Scruggs saw the defeat as a sour loss, Jones said. “He thought he couldn’t trust the system.”

From that point forward, Scruggs changed the way he operated, Jones said. “He always had to rely on some inside connection when he didn’t need to.”

Someone should perhaps point out to Jones that this insider thing did not start in those trials, well-post-tobacco.

In an e-mail to Jones, Scruggs said that instead of listening to Jones and Oxford lawyer Jack Dunbar, he should have listened to “his friends” – lawyers Joey Langston of Booneville and Tim Balducci of New Albany.

“I didn’t get along with him after that,” Jones said. “It wasn’t about the merits anymore; it turned out to be something else besides the facts and the law.”

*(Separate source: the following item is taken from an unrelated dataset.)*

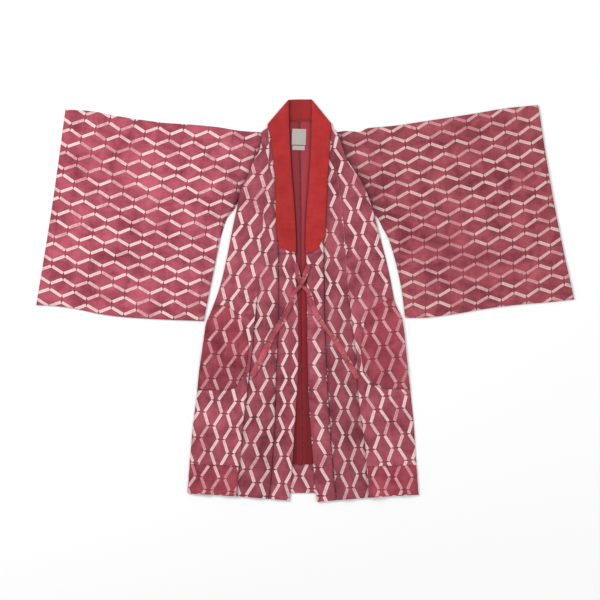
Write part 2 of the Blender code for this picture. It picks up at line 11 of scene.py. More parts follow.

When in “after that” was Jones hired as counsel by Scruggs Katrina Group?  The Luckey case was tried in the summer of 2005, just weeks before Katrina.  Jones was hired by Scruggs to work as a Katrina lawyer and did so for almost a year and a half, falling out with Scruggs over attorneys fees in Dec ’06 or Jan ’07 as the money started to come in.   More than that, though, I am fundamentally not buying the notion that Scruggs became an outlaw only when he’d had a bad result in the Luckey case.   Based on what I’ve been told over and over by those with first hand knowledge, and read in primary-source documents and accounts of the asbestos and tobacco litigation, I can’t accept the pat narrative arc here.   Scruggs himself described how he turned to the “dark side” in the tobacco cases.  This was not a sudden change a decade later.

I think the narrative Mitchell presents is probably something Jones wants to believe, and I can understand why he might wish to.  But as I said, I’m not buying it.

NMC


The Scruggses and his lawyer, en route to court

March 16, 2008

Scruggs guilty plea photo

Bruce Newman, a staff photographer at the Oxford Eagle really got the photograph yesterday, which ran in the NY Times. This is Dickie Scruggs, John Keker, and Diane Scruggs en route to court Friday.

NMC


The Zach Scruggs Motions hearing transcript from yesterday

March 15, 2008

After the two guilty pleas yesterday, there was a recess and then a motions hearing involving Zach Scruggs. I described it in a prior post. David Rossmiller obtained a copy of the transcript from the court report, so thanks to him for those who want the actual thing rather than my notes. Here is the Motions hearing transcript.

It’s of interest for those wondering: (1) Has Zach made a deal (didn’t sound like it as of 11:00 AM yesterday. BTW, I gather the Clarion Ledger took down their report to the contrary before committing it to newsprint) and (2) Will the trial happen on March 31st (sounds like it to me).